Work to do: Reproduce each line from the first in the data through the line that contains "SEAM_LAP = 0.0003" exactly; give nothing else.

Provided material:
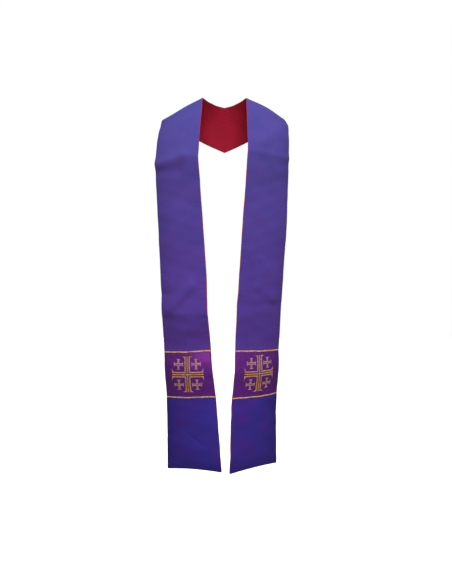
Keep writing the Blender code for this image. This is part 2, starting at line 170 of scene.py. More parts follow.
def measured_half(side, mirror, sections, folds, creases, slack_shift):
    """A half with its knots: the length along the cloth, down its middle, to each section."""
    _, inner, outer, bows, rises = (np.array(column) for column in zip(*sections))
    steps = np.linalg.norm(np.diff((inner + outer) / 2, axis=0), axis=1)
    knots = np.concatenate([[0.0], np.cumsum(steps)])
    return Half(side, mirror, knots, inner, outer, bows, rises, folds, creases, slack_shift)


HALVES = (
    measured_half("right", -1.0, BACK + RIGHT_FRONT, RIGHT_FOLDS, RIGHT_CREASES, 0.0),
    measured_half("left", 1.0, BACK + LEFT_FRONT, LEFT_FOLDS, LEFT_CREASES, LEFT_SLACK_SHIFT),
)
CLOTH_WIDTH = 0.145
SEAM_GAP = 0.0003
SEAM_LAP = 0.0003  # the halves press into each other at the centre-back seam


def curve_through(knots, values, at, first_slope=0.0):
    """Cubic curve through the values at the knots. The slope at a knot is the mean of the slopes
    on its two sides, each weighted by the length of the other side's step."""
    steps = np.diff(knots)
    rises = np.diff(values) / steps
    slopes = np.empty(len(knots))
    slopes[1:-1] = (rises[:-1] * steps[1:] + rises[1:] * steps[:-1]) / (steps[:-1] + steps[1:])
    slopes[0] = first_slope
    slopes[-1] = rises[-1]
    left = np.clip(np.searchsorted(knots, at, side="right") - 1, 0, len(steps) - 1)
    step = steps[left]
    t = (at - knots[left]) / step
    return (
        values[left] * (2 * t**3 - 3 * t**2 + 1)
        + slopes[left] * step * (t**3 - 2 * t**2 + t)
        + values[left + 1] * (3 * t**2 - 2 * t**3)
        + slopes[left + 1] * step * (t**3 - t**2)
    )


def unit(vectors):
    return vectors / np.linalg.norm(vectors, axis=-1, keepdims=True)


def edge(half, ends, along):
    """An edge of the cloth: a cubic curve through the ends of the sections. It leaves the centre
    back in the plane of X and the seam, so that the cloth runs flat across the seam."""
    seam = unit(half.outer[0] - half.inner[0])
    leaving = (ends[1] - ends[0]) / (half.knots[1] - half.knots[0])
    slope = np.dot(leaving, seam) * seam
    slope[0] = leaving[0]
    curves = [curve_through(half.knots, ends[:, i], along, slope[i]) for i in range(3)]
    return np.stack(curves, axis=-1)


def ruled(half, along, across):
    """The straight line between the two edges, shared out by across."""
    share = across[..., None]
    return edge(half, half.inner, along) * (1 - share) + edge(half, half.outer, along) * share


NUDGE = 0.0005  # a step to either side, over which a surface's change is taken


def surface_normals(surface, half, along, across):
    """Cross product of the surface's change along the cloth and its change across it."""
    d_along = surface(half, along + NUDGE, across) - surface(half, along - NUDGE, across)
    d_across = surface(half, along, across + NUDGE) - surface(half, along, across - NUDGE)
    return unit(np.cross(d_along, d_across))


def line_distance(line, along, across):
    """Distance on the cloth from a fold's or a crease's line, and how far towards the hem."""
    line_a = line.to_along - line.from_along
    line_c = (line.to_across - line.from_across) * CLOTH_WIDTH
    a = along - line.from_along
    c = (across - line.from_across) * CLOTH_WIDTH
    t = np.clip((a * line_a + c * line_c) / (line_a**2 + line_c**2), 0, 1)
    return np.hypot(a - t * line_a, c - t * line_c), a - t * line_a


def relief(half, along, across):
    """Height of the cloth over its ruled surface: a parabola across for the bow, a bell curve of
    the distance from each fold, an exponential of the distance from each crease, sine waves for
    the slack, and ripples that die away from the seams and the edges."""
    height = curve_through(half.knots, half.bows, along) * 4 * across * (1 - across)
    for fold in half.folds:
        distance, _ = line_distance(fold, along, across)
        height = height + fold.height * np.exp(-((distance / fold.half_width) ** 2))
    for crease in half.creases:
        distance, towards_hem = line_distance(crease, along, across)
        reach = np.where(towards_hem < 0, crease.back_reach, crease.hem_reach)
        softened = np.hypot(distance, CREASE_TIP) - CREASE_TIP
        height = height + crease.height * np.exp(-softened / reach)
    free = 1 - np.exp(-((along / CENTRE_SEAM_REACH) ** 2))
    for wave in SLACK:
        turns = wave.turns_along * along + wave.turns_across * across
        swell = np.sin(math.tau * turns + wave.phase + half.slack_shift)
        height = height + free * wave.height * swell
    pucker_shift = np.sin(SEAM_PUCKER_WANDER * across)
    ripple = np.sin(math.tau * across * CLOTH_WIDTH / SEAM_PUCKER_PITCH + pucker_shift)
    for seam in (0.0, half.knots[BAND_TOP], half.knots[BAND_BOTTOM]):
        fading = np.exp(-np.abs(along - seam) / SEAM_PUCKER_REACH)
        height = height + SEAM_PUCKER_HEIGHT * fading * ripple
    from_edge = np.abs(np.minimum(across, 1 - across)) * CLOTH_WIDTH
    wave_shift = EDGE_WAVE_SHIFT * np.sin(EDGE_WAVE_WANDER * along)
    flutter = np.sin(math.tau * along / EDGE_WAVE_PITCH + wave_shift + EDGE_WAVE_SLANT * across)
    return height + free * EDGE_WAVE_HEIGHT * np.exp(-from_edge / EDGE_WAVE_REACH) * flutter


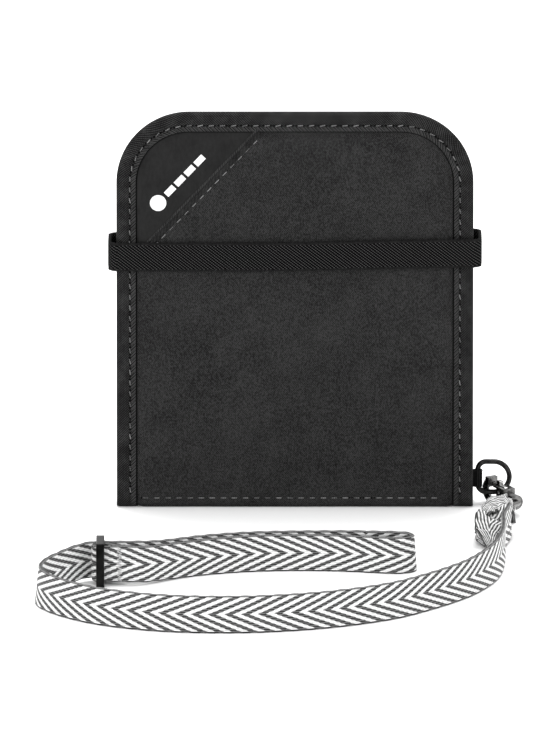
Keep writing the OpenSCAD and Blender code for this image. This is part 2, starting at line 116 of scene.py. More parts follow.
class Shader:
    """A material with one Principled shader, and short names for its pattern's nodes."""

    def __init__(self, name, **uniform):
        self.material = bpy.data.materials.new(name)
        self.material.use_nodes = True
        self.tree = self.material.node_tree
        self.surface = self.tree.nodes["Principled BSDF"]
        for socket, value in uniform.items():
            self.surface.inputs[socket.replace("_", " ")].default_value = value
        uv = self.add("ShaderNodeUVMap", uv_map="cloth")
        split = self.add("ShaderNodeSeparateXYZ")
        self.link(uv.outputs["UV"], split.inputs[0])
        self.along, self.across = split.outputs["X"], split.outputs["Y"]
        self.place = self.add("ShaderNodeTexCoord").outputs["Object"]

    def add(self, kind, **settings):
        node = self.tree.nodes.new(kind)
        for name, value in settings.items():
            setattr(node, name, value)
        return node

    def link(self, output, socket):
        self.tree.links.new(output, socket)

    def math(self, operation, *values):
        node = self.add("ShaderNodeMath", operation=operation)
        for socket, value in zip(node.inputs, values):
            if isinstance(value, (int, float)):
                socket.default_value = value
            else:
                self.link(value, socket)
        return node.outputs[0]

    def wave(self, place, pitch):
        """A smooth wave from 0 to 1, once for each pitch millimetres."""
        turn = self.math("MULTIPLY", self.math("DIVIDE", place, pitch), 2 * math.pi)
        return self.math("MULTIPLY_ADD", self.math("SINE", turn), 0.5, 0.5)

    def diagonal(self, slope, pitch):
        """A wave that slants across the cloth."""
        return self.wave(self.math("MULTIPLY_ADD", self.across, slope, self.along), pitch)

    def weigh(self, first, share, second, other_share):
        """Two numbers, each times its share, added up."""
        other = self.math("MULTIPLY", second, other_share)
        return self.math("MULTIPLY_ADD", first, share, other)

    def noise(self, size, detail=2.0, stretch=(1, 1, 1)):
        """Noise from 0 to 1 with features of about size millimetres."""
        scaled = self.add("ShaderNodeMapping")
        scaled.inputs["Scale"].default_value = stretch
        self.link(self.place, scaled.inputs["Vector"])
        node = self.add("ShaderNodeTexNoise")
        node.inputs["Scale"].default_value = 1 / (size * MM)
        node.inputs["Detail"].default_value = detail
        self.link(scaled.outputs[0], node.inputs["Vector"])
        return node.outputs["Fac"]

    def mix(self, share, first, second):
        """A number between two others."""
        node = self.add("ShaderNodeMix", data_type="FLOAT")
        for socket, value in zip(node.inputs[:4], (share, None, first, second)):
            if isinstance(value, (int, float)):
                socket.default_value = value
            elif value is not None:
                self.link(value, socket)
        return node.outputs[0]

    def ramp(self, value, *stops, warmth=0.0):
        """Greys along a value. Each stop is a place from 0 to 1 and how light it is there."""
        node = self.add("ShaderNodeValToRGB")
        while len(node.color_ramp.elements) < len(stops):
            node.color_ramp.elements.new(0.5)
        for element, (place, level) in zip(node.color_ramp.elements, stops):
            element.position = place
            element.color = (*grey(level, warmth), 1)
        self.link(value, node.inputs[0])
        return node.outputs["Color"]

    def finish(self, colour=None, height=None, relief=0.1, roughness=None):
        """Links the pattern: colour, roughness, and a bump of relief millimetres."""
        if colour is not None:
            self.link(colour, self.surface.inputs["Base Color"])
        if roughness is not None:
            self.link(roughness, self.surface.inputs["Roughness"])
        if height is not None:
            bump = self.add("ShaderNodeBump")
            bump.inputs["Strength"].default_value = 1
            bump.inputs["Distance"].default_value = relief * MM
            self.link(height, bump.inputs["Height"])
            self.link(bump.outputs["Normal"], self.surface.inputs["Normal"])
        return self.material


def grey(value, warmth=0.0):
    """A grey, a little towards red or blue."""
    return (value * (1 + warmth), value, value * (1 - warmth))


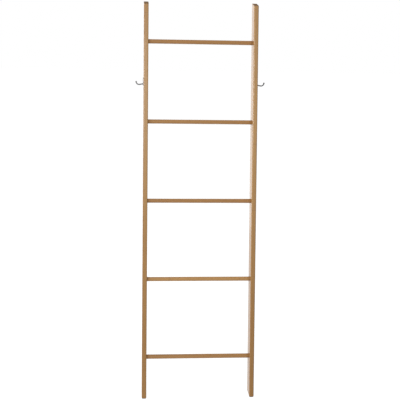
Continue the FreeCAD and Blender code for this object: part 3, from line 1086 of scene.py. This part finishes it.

Task answer:
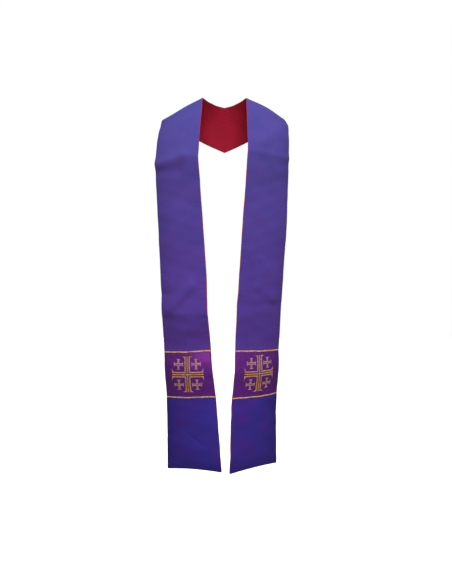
Keep writing the Blender code for this image. This is part 2, starting at line 170 of scene.py. More parts follow.
def measured_half(side, mirror, sections, folds, creases, slack_shift):
    """A half with its knots: the length along the cloth, down its middle, to each section."""
    _, inner, outer, bows, rises = (np.array(column) for column in zip(*sections))
    steps = np.linalg.norm(np.diff((inner + outer) / 2, axis=0), axis=1)
    knots = np.concatenate([[0.0], np.cumsum(steps)])
    return Half(side, mirror, knots, inner, outer, bows, rises, folds, creases, slack_shift)


HALVES = (
    measured_half("right", -1.0, BACK + RIGHT_FRONT, RIGHT_FOLDS, RIGHT_CREASES, 0.0),
    measured_half("left", 1.0, BACK + LEFT_FRONT, LEFT_FOLDS, LEFT_CREASES, LEFT_SLACK_SHIFT),
)
CLOTH_WIDTH = 0.145
SEAM_GAP = 0.0003
SEAM_LAP = 0.0003  # the halves press into each other at the centre-back seam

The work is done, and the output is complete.